● **GOAL**
The listing beneath should be written out in full, exactly as shown.

>> BEGIN

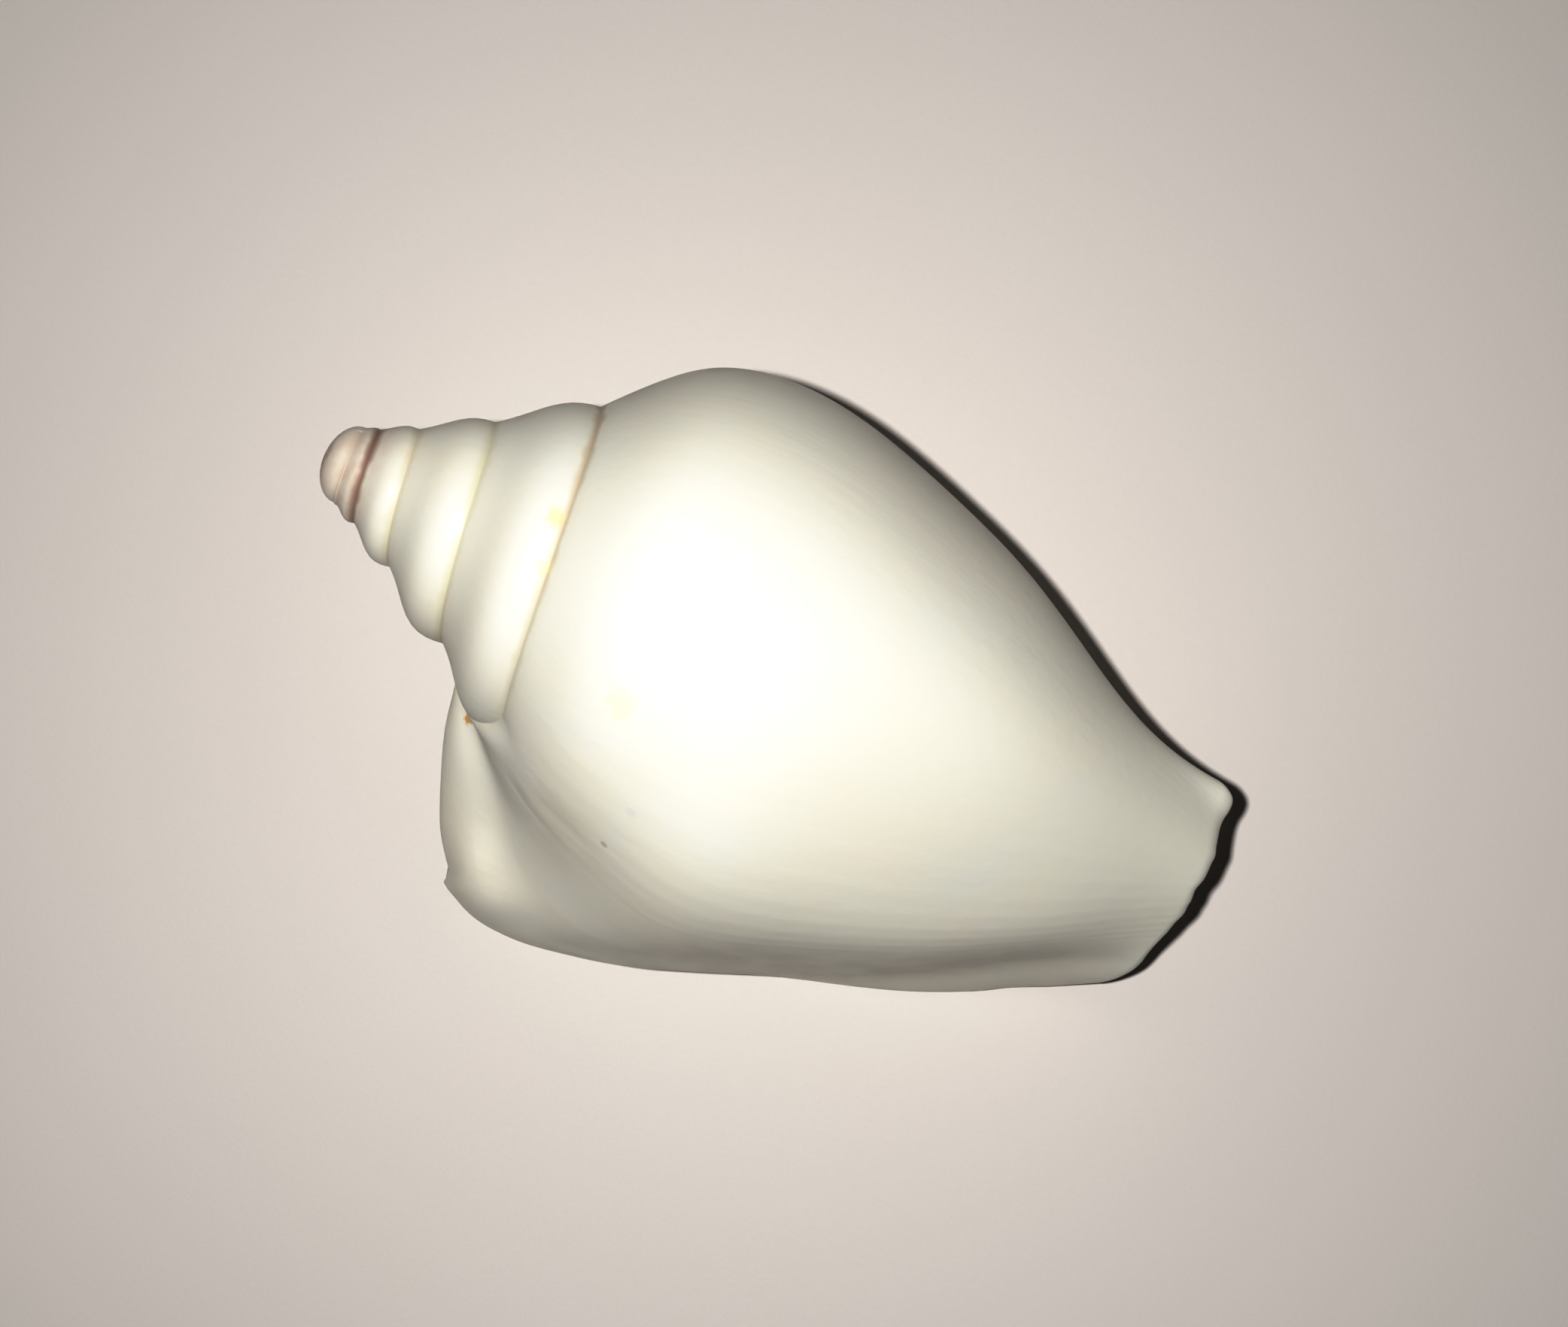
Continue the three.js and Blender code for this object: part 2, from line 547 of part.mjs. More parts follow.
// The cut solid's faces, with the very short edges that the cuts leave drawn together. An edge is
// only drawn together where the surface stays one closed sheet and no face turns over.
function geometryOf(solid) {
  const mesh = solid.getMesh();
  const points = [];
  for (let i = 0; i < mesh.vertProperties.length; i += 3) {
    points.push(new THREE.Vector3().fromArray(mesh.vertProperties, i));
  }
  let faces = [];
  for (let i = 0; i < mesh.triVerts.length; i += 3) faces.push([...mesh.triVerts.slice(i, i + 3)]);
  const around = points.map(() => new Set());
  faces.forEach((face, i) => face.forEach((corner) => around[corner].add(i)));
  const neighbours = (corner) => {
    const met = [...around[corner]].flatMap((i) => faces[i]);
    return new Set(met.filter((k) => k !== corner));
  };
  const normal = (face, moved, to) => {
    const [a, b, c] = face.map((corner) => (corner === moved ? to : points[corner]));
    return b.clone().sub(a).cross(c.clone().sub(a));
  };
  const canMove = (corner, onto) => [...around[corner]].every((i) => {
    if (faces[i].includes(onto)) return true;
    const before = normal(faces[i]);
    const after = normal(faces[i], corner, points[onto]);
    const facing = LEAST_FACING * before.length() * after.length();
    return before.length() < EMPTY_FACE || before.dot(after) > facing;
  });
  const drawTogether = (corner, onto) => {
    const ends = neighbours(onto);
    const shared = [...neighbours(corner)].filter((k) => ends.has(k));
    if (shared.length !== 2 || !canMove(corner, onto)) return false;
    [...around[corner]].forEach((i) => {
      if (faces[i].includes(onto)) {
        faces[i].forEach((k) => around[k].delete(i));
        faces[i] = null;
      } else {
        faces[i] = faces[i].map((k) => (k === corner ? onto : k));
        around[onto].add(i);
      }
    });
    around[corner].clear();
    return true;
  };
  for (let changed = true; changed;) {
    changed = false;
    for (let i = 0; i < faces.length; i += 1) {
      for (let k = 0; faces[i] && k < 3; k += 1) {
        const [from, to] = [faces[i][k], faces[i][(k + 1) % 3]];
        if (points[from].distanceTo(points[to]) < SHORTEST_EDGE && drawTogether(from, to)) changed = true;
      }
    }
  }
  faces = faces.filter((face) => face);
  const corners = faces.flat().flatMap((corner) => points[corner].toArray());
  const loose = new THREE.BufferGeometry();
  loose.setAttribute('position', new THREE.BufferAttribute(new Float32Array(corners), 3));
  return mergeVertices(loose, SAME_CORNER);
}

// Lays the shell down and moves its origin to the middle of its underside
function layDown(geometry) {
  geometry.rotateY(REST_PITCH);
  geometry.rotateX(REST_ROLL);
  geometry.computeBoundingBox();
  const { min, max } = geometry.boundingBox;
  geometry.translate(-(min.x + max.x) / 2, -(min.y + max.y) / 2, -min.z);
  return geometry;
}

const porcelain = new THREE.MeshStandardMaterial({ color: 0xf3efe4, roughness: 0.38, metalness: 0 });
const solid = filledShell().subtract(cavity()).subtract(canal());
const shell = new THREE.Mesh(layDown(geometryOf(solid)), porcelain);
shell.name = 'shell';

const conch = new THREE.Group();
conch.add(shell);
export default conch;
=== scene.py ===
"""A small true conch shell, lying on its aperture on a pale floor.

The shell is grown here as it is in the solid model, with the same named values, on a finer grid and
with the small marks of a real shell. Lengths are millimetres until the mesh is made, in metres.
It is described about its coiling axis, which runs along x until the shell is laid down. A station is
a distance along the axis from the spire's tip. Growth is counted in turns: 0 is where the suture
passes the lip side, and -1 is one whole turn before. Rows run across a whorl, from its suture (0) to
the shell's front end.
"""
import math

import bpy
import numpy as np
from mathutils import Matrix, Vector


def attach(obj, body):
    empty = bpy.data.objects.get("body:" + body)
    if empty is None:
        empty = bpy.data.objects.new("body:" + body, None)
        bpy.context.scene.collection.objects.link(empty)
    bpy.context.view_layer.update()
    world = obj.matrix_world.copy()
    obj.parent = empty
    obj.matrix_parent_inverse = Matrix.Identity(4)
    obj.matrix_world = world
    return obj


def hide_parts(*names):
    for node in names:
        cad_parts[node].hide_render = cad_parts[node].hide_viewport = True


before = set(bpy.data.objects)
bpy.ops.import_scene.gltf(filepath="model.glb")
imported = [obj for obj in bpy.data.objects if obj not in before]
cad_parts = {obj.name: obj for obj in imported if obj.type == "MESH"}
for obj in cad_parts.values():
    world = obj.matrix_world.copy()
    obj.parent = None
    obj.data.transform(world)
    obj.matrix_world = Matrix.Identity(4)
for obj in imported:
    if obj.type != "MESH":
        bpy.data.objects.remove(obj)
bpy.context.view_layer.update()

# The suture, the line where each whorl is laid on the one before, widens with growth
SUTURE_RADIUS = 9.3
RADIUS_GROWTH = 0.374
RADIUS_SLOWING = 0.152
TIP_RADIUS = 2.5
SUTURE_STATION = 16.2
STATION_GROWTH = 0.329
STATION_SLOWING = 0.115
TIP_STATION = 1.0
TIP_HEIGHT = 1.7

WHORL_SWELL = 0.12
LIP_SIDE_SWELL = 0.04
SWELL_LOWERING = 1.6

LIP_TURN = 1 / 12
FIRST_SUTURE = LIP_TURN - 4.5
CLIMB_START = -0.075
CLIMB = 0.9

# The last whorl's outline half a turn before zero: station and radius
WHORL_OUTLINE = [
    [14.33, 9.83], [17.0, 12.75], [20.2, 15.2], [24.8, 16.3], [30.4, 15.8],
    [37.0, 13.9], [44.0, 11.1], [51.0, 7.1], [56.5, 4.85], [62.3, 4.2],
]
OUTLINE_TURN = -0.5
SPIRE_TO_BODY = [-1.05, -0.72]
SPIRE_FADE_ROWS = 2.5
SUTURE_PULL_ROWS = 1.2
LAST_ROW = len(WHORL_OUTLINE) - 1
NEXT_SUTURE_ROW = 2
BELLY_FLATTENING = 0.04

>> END

● **COMPLETE OUTPUT**
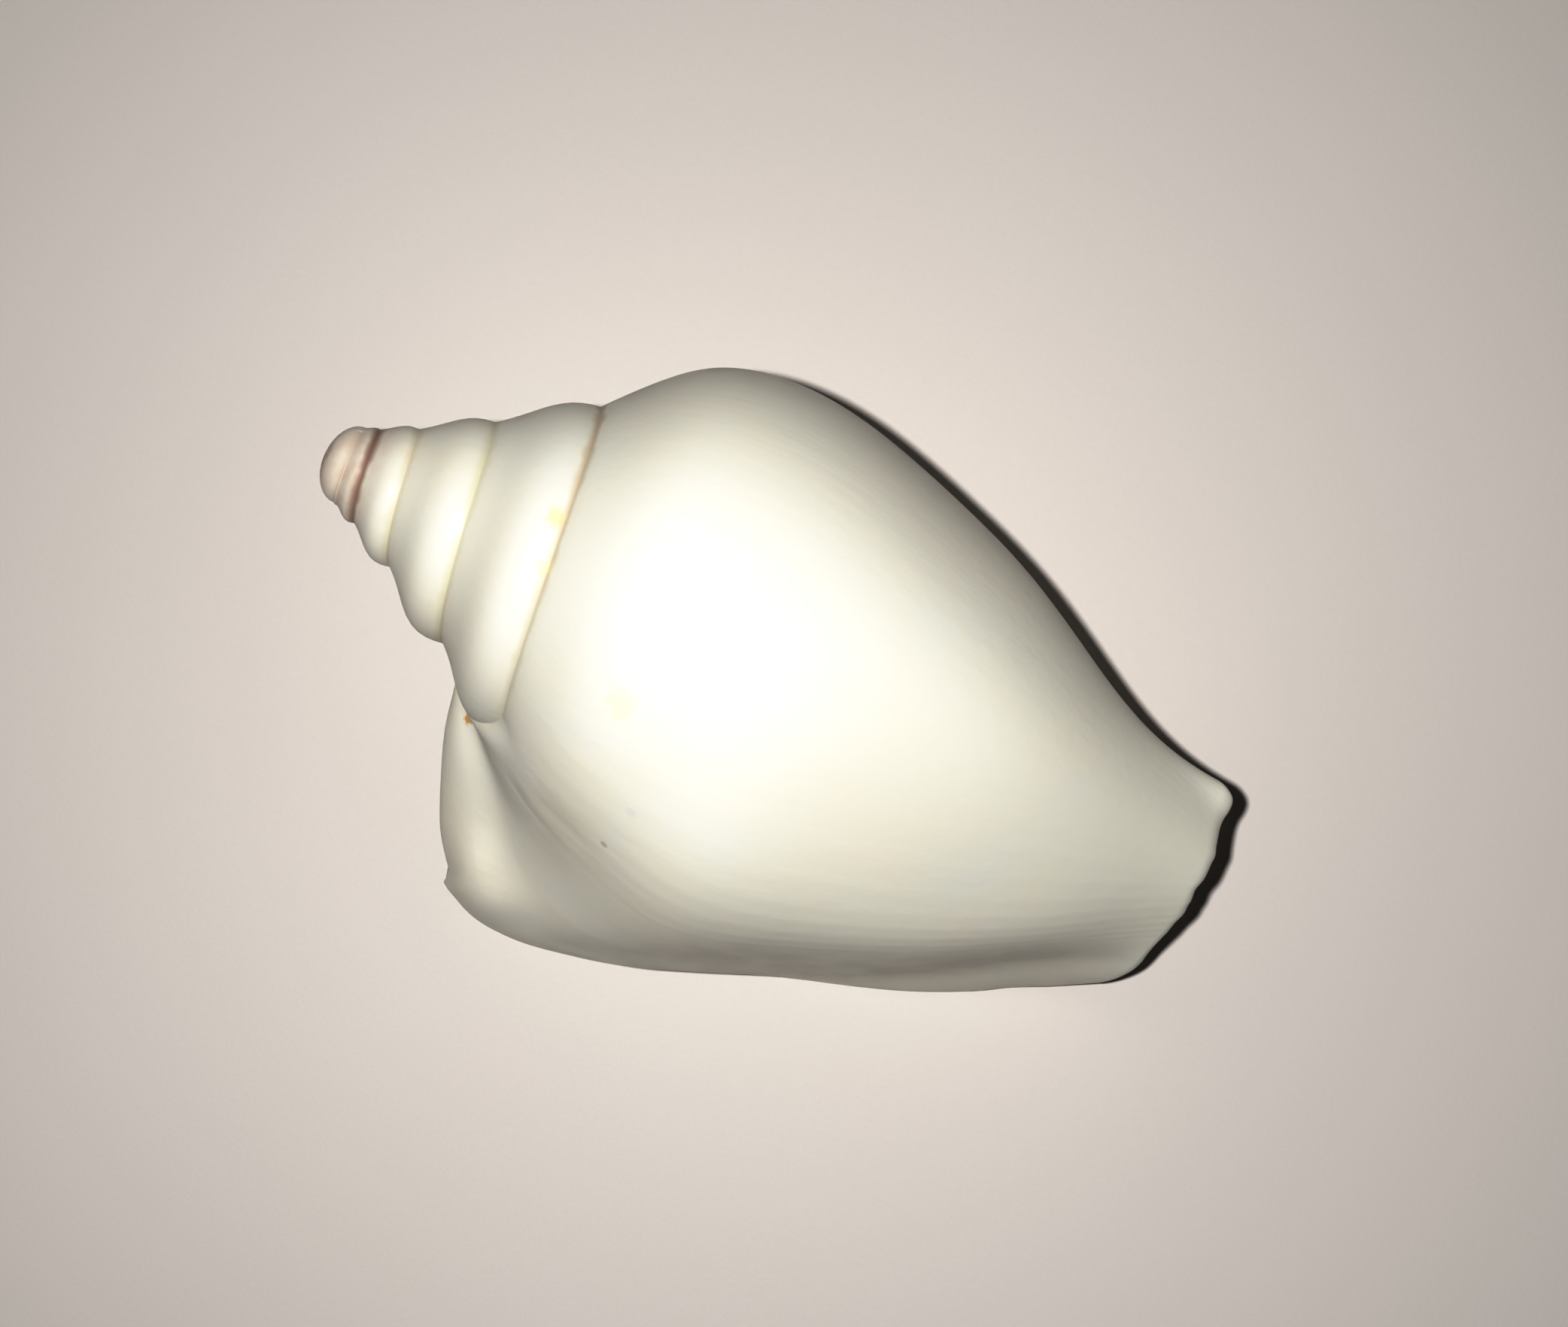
Continue the three.js and Blender code for this object: part 2, from line 547 of part.mjs. More parts follow.
// The cut solid's faces, with the very short edges that the cuts leave drawn together. An edge is
// only drawn together where the surface stays one closed sheet and no face turns over.
function geometryOf(solid) {
  const mesh = solid.getMesh();
  const points = [];
  for (let i = 0; i < mesh.vertProperties.length; i += 3) {
    points.push(new THREE.Vector3().fromArray(mesh.vertProperties, i));
  }
  let faces = [];
  for (let i = 0; i < mesh.triVerts.length; i += 3) faces.push([...mesh.triVerts.slice(i, i + 3)]);
  const around = points.map(() => new Set());
  faces.forEach((face, i) => face.forEach((corner) => around[corner].add(i)));
  const neighbours = (corner) => {
    const met = [...around[corner]].flatMap((i) => faces[i]);
    return new Set(met.filter((k) => k !== corner));
  };
  const normal = (face, moved, to) => {
    const [a, b, c] = face.map((corner) => (corner === moved ? to : points[corner]));
    return b.clone().sub(a).cross(c.clone().sub(a));
  };
  const canMove = (corner, onto) => [...around[corner]].every((i) => {
    if (faces[i].includes(onto)) return true;
    const before = normal(faces[i]);
    const after = normal(faces[i], corner, points[onto]);
    const facing = LEAST_FACING * before.length() * after.length();
    return before.length() < EMPTY_FACE || before.dot(after) > facing;
  });
  const drawTogether = (corner, onto) => {
    const ends = neighbours(onto);
    const shared = [...neighbours(corner)].filter((k) => ends.has(k));
    if (shared.length !== 2 || !canMove(corner, onto)) return false;
    [...around[corner]].forEach((i) => {
      if (faces[i].includes(onto)) {
        faces[i].forEach((k) => around[k].delete(i));
        faces[i] = null;
      } else {
        faces[i] = faces[i].map((k) => (k === corner ? onto : k));
        around[onto].add(i);
      }
    });
    around[corner].clear();
    return true;
  };
  for (let changed = true; changed;) {
    changed = false;
    for (let i = 0; i < faces.length; i += 1) {
      for (let k = 0; faces[i] && k < 3; k += 1) {
        const [from, to] = [faces[i][k], faces[i][(k + 1) % 3]];
        if (points[from].distanceTo(points[to]) < SHORTEST_EDGE && drawTogether(from, to)) changed = true;
      }
    }
  }
  faces = faces.filter((face) => face);
  const corners = faces.flat().flatMap((corner) => points[corner].toArray());
  const loose = new THREE.BufferGeometry();
  loose.setAttribute('position', new THREE.BufferAttribute(new Float32Array(corners), 3));
  return mergeVertices(loose, SAME_CORNER);
}

// Lays the shell down and moves its origin to the middle of its underside
function layDown(geometry) {
  geometry.rotateY(REST_PITCH);
  geometry.rotateX(REST_ROLL);
  geometry.computeBoundingBox();
  const { min, max } = geometry.boundingBox;
  geometry.translate(-(min.x + max.x) / 2, -(min.y + max.y) / 2, -min.z);
  return geometry;
}

const porcelain = new THREE.MeshStandardMaterial({ color: 0xf3efe4, roughness: 0.38, metalness: 0 });
const solid = filledShell().subtract(cavity()).subtract(canal());
const shell = new THREE.Mesh(layDown(geometryOf(solid)), porcelain);
shell.name = 'shell';

const conch = new THREE.Group();
conch.add(shell);
export default conch;
=== scene.py ===
"""A small true conch shell, lying on its aperture on a pale floor.

The shell is grown here as it is in the solid model, with the same named values, on a finer grid and
with the small marks of a real shell. Lengths are millimetres until the mesh is made, in metres.
It is described about its coiling axis, which runs along x until the shell is laid down. A station is
a distance along the axis from the spire's tip. Growth is counted in turns: 0 is where the suture
passes the lip side, and -1 is one whole turn before. Rows run across a whorl, from its suture (0) to
the shell's front end.
"""
import math

import bpy
import numpy as np
from mathutils import Matrix, Vector


def attach(obj, body):
    empty = bpy.data.objects.get("body:" + body)
    if empty is None:
        empty = bpy.data.objects.new("body:" + body, None)
        bpy.context.scene.collection.objects.link(empty)
    bpy.context.view_layer.update()
    world = obj.matrix_world.copy()
    obj.parent = empty
    obj.matrix_parent_inverse = Matrix.Identity(4)
    obj.matrix_world = world
    return obj


def hide_parts(*names):
    for node in names:
        cad_parts[node].hide_render = cad_parts[node].hide_viewport = True


before = set(bpy.data.objects)
bpy.ops.import_scene.gltf(filepath="model.glb")
imported = [obj for obj in bpy.data.objects if obj not in before]
cad_parts = {obj.name: obj for obj in imported if obj.type == "MESH"}
for obj in cad_parts.values():
    world = obj.matrix_world.copy()
    obj.parent = None
    obj.data.transform(world)
    obj.matrix_world = Matrix.Identity(4)
for obj in imported:
    if obj.type != "MESH":
        bpy.data.objects.remove(obj)
bpy.context.view_layer.update()

# The suture, the line where each whorl is laid on the one before, widens with growth
SUTURE_RADIUS = 9.3
RADIUS_GROWTH = 0.374
RADIUS_SLOWING = 0.152
TIP_RADIUS = 2.5
SUTURE_STATION = 16.2
STATION_GROWTH = 0.329
STATION_SLOWING = 0.115
TIP_STATION = 1.0
TIP_HEIGHT = 1.7

WHORL_SWELL = 0.12
LIP_SIDE_SWELL = 0.04
SWELL_LOWERING = 1.6

LIP_TURN = 1 / 12
FIRST_SUTURE = LIP_TURN - 4.5
CLIMB_START = -0.075
CLIMB = 0.9

# The last whorl's outline half a turn before zero: station and radius
WHORL_OUTLINE = [
    [14.33, 9.83], [17.0, 12.75], [20.2, 15.2], [24.8, 16.3], [30.4, 15.8],
    [37.0, 13.9], [44.0, 11.1], [51.0, 7.1], [56.5, 4.85], [62.3, 4.2],
]
OUTLINE_TURN = -0.5
SPIRE_TO_BODY = [-1.05, -0.72]
SPIRE_FADE_ROWS = 2.5
SUTURE_PULL_ROWS = 1.2
LAST_ROW = len(WHORL_OUTLINE) - 1
NEXT_SUTURE_ROW = 2
BELLY_FLATTENING = 0.04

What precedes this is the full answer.